## What you will do
Begin at the line containing "if empty is" and stop at the line containing "imported = [obj"; copy those lines exactly, ends included, and nothing else.

## Data excerpt
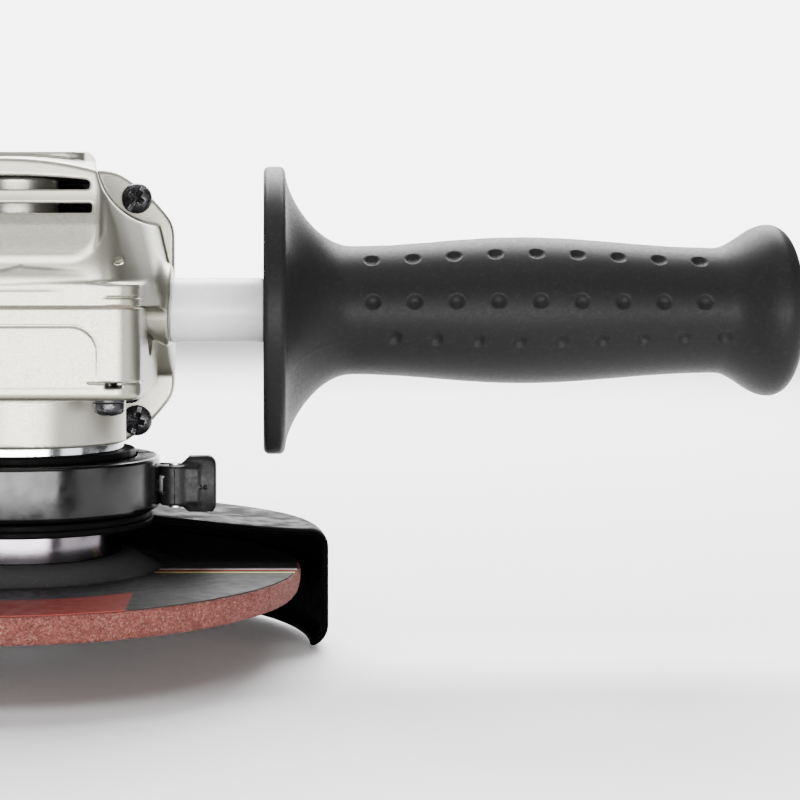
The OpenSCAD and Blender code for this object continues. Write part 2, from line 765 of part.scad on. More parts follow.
// The first span flares steeply into the flange, and the others ease from one turning point to the next
function grip_step(i, t) = i == 0 ? pow(sin(90 * t), 0.62) : ease(t);
function grip_span(i, steps) = [for (k = [0:steps - 1]) let (t = k / steps) [
  between(grip_turns[i][0], grip_turns[i + 1][0], t),
  between(grip_turns[i][1], grip_turns[i + 1][1], grip_step(i, t))
]];
function swap(list) = [for (p = list) [p[1], p[0]]];
module handle_grip() {
  rim = concat([[0, 0]], arc(grip_flange_r - 1, 1, 1, -90, 0, 3), [[grip_flange_r, 3.6]]);
  knob = concat(arc(16.6, grip_len - 4, 2.75, 10, 80, 4), [[0, grip_len]]);
  spans = concat(grip_span(0, 12), grip_span(1, 8), grip_span(2, 8), grip_span(3, 8));
  profile = concat(rim, swap(spans), knob);
  color(black) along_x(grip_x) difference() {
    rotate_extrude() polygon(profile);
    translate([0, 0, -cut]) cylinder(r = stud_r, h = nut_pocket_x + 2 * cut);
    translate([0, 0, nut_pocket_x]) cylinder(r = 7.6, h = 6.2, $fn = 6);
  }
}
module handle_sleeve() {
  color([0.9, 0.9, 0.92]) along_x(boss_face_x) ring(sleeve_r, stud_r + 0.1, grip_x - boss_face_x);
}
module handle_stud() {
  color(steel) {
    along_x(25.4) cylinder(r = stud_r, h = 60);
    along_x(grip_x + nut_pocket_x + 0.1) cylinder(r = 7.5, h = 6, $fn = 6);
  }
}

// ---- Guard ----
// Half of the guard's section: its rounded corner and the curl at its lower edge, sunk by inset
function guard_corner(inset) = arc(guard_r - 4, -53.6, 4 - inset, 90, 0, 6);
function guard_curl(inset) = arc(guard_r - 5, guard_bottom_z + 5, 5 - inset, 0, -70, 5);
function reversed(list) = [for (i = [len(list) - 1:-1:0]) list[i]];
module guard_shell() {
  step = [[collar_r, 0], [29.4, 0], [48.5, -2], [58, -2.8]];
  roof = [for (p = step) [p[0], guard_top_z + p[1]]];
  roof_under = [for (p = step) [p[0], guard_top_z - sheet + p[1]]];
  outside = concat(roof, guard_corner(0), guard_curl(0));
  inside = concat(roof_under, guard_corner(sheet), guard_curl(sheet));
  color(black) {
    rotate_extrude(angle = 180, $fn = 128) polygon(concat(outside, reversed(inside)));
    rotate([0, 0, 180]) rotate_extrude(angle = 180, $fn = 128) translate([collar_r, guard_top_z - sheet]) {
      square([29.2 - collar_r, sheet]);
    }
  }
}
module guard_collar() {
  color(black) difference() {
    union() {
      translate([0, 0, guard_top_z]) cylinder(r = collar_r, h = collar_top_z - guard_top_z);
      translate([0, 0, collar_top_z - 1.7]) cylinder(r = 25, h = 1.7);
      translate([0, 0, guard_top_z]) cylinder(r = 28.8, h = 1.4);
    }
    translate([0, 0, -50]) cylinder(r = neck_r + run_gap, h = 30);
  }
}
module clamp_band() {
  edge = 1.2;
  lip = 1.8;
  low_edge = arc(band_r - edge, band_bottom_z + edge, edge, -90, 0, 4);
  high_edge = arc(band_r - edge, band_top_z - edge, edge, 0, 90, 4);
  inner_side = [
    [collar_r + 1.2, band_top_z], [collar_r + 1.2, band_top_z - lip],
    [collar_r + 0.1, band_top_z - lip], [collar_r + 0.1, band_bottom_z]
  ];
  color(black) {
    rotate([0, 0, 18]) rotate_extrude(angle = 354) polygon(concat(low_edge, high_edge, inner_side));
    difference() {
      union() {
        translate([27.6, ear_y[0], ear_low_z]) cube([11, ear_t, ear_h]);
        translate([27, ear_y[1], ear_low_z]) cube([11.6, ear_t, ear_h]);
      }
      translate([lever_x, 0, bolt_z]) along_y(0) cylinder(r = bolt_r + 0.2, h = 20);
    }
  }
}
module clamp_bolt() {
  color(steel) difference() {
    union() {
      translate([lever_x, lever_y, bolt_z - 1.5]) cylinder(r = 2.9, h = 3);
      translate([lever_x, 0, bolt_z]) along_y(lever_y) cylinder(r = bolt_r, h = 14.4);
    }
    translate([lever_x, lever_y, bolt_z - 6]) cylinder(r = lever_pin_r, h = 12);
  }
}
module clamp_nut() {
  color(steel) translate([lever_x, 0, bolt_z]) along_y(ear_y[1] + ear_t) difference() {
    cylinder(r = 4, h = 3, $fn = 6);
    translate([0, 0, -cut]) cylinder(r = bolt_r, h = 6);
  }
}
module lever_pin() { color(steel) translate([lever_x, lever_y, -44.6]) cylinder(r = lever_pin_r, h = 10); }
module clamp_lever() {
  half_t = 2.1;
  barrel_low_z = -44.1;
  barrel_h = 9;
  front_y = lever_y - half_t;
  color(black) difference() {
    union() {
      translate([lever_x, lever_y, barrel_low_z]) cylinder(r = 3.3, h = barrel_h);
      translate([lever_x, front_y, barrel_low_z]) cube([5, 2 * half_t, barrel_h]);
      hull() {
        for (z = [-43.7, -34.7]) translate([41.7, 0, z]) along_y(front_y) {
          cylinder(r = 1.6, h = 2 * half_t, $fn = 32);
        }
        for (z = [-43.1, -36.1]) translate([38, 0, z]) along_y(front_y) {
          cylinder(r = 1, h = 2 * half_t, $fn = 32);
        }
      }
    }
    translate([lever_x, lever_y, -50]) cylinder(r = lever_pin_r + run_gap, h = 20);
    translate([lever_x, lever_y, -41.8]) cylinder(r = 3.4, h = 4.4);
  }
}

gear_housing();
gearbox_cover();
cover_gasket();
cover_screws();
cover_screw_washers();
housing_screws();
spindle();
bevel_gear();
gear_key();
spindle_bearing_outer();
spindle_bearing_inner();
spindle_bush();
bearing_retainer();
retainer_screws();
dust_ring();
inner_flange();
grinding_disc();
disc_bore_ring();
disc_label();
lock_nut();
lock_button();
lock_pin();
lock_spring();
armature_shaft();
armature_core();
armature_windings();
commutator();
cooling_fan();
bevel_pinion();
pinion_nut();
front_bearing_outer();
front_bearing_inner();
rear_bearing_outer();
rear_bearing_inner();
front_bearing_plate();
baffle_plate();
motor_housing();
stator_core();
field_coils();
stator_screws();
brush_holders();
carbon_brushes();
brush_springs();
switch_body();
switch_slider();
switch_rod();
rear_cover_left();
rear_cover_right();
rear_cover_screws();
cord_gland();
handle_grip();
handle_sleeve();
handle_stud();
guard_shell();
guard_collar();
clamp_band();
clamp_bolt();
clamp_nut();
lever_pin();
clamp_lever();
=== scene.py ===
"""Looks of the angle grinder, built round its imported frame.

Shapes are worked out in millimetres in the part's own frame: the spindle axis crosses the motor axis at the
origin, +X runs along the side handle, +Y back along the motor and +Z up the spindle.
"""

import functools
import json
import math

import bpy
import numpy as np
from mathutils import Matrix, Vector


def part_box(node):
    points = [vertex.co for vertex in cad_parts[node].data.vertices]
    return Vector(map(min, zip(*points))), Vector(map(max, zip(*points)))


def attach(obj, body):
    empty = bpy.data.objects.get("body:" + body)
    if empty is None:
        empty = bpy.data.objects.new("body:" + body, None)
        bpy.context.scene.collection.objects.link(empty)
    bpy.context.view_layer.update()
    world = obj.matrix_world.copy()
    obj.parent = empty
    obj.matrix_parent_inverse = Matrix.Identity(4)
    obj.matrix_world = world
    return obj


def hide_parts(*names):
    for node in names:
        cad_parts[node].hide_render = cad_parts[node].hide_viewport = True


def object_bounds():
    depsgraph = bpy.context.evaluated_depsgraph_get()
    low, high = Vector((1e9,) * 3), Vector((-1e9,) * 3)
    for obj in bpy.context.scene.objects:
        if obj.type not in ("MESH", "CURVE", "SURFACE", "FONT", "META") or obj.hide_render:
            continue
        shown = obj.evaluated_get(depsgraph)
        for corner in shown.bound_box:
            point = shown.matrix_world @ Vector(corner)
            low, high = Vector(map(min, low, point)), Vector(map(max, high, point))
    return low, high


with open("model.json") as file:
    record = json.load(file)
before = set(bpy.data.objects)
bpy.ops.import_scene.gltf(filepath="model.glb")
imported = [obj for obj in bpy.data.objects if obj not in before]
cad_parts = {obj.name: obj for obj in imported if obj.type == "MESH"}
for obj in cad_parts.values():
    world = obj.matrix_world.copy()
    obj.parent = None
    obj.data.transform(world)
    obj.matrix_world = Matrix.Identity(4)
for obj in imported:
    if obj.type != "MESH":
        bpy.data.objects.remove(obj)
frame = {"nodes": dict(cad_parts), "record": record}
cad_box = [list(corner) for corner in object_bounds()]
MM = 0.001
rng = np.random.default_rng(7)

# ---- Camera ----
CAMERA_AT = (55, -380, 2.3)
SENSOR = 36
FOCAL = 75.58


def add_camera():
    data = bpy.data.cameras.new("camera")
    data.sensor_width = SENSOR
    data.lens = FOCAL
    data.shift_x = 0.165
    data.shift_y = -0.125
    data.clip_start = 0.01
    camera = bpy.data.objects.new("camera", data)
    camera.location = [c * MM for c in CAMERA_AT]
    camera.rotation_euler = (math.radians(90), 0, 0)
    bpy.context.scene.collection.objects.link(camera)
    bpy.context.scene.camera = camera


add_camera()


# ---- Driving sizes, read from the frame where a node gives them ----
def span(node):
    low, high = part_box(node)
    return [c / MM for c in low], [c / MM for c in high]


HEAD_LOW, HEAD_HIGH = span("gear_housing")
COVER_LOW = span("gearbox_cover")[0]
MOTOR_LOW, MOTOR_HIGH = span("motor_housing")
TAIL_END = span("rear_cover_right")[1][1]
GRIP_LOW, GRIP_HIGH = span("handle_grip")
GUARD_LOW, GUARD_HIGH = span("guard_shell")
BAND_LOW = span("clamp_band")[0]
DISC_HIGH = span("grinding_disc")[1]
LEVER_LOW, LEVER_HIGH = span("clamp_lever")

HEAD_FRONT = HEAD_LOW[1]
FLANGE_Y = 29.5
FLANGE_END = HEAD_HIGH[1]
FLANGE_HALF = 32.1
PARTING = 1.0
PAINT_END = -29.6
NECK_R = 22.3
NECK_BORE_R = 12.5
BOSS_R = 10
BOSS_FACE = 33.1
SCREW_X, SCREW_Z = 23.1, 27
COVER_BOTTOM = -18.6
COVER_SCREW_X, COVER_SCREW_Y = 21.1, 22
LOCK_Y = -11.5
REAR_SCREWS = ((150, -17), (150, 10), (220, -17), (220, 17))
WALL = 2.4


# ---- Solids given by a field: negative inside, positive outside ----
def smooth_union(a, b, k):
    h = np.clip(0.5 + 0.5 * (b - a) / k, 0, 1)
    return b + (a - b) * h - k * h * (1 - h)


def smooth_both(a, b, k):
    return -smooth_union(-a, -b, k)


def smooth_cut(a, b, k):
    return -smooth_union(-a, b, k)


def all_of(*fields):
    return functools.reduce(np.maximum, fields)


def any_of(*fields):
    return functools.reduce(np.minimum, fields)


def between(v, low, high):
    return np.maximum(low - v, v - high)


def round_rect(u, v, half_u, half_v, r):
    du = np.abs(u) - half_u + r
    dv = np.abs(v) - half_v + r
    return np.minimum(np.maximum(du, dv), 0) + np.hypot(np.maximum(du, 0), np.maximum(dv, 0)) - r


def round_box(x, y, z, half, r):
    d = [np.abs(v) - h + r for v, h in zip((x, y, z), half)]
    outside = np.sqrt(sum(np.maximum(c, 0) ** 2 for c in d))
    return outside + np.minimum(np.maximum(np.maximum(d[0], d[1]), d[2]), 0) - r


def rod(u, v, r):
    return np.hypot(u, v) - r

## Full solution
    if empty is None:
        empty = bpy.data.objects.new("body:" + body, None)
        bpy.context.scene.collection.objects.link(empty)
    bpy.context.view_layer.update()
    world = obj.matrix_world.copy()
    obj.parent = empty
    obj.matrix_parent_inverse = Matrix.Identity(4)
    obj.matrix_world = world
    return obj


def hide_parts(*names):
    for node in names:
        cad_parts[node].hide_render = cad_parts[node].hide_viewport = True


def object_bounds():
    depsgraph = bpy.context.evaluated_depsgraph_get()
    low, high = Vector((1e9,) * 3), Vector((-1e9,) * 3)
    for obj in bpy.context.scene.objects:
        if obj.type not in ("MESH", "CURVE", "SURFACE", "FONT", "META") or obj.hide_render:
            continue
        shown = obj.evaluated_get(depsgraph)
        for corner in shown.bound_box:
            point = shown.matrix_world @ Vector(corner)
            low, high = Vector(map(min, low, point)), Vector(map(max, high, point))
    return low, high


with open("model.json") as file:
    record = json.load(file)
before = set(bpy.data.objects)
bpy.ops.import_scene.gltf(filepath="model.glb")
imported = [obj for obj in bpy.data.objects if obj not in before]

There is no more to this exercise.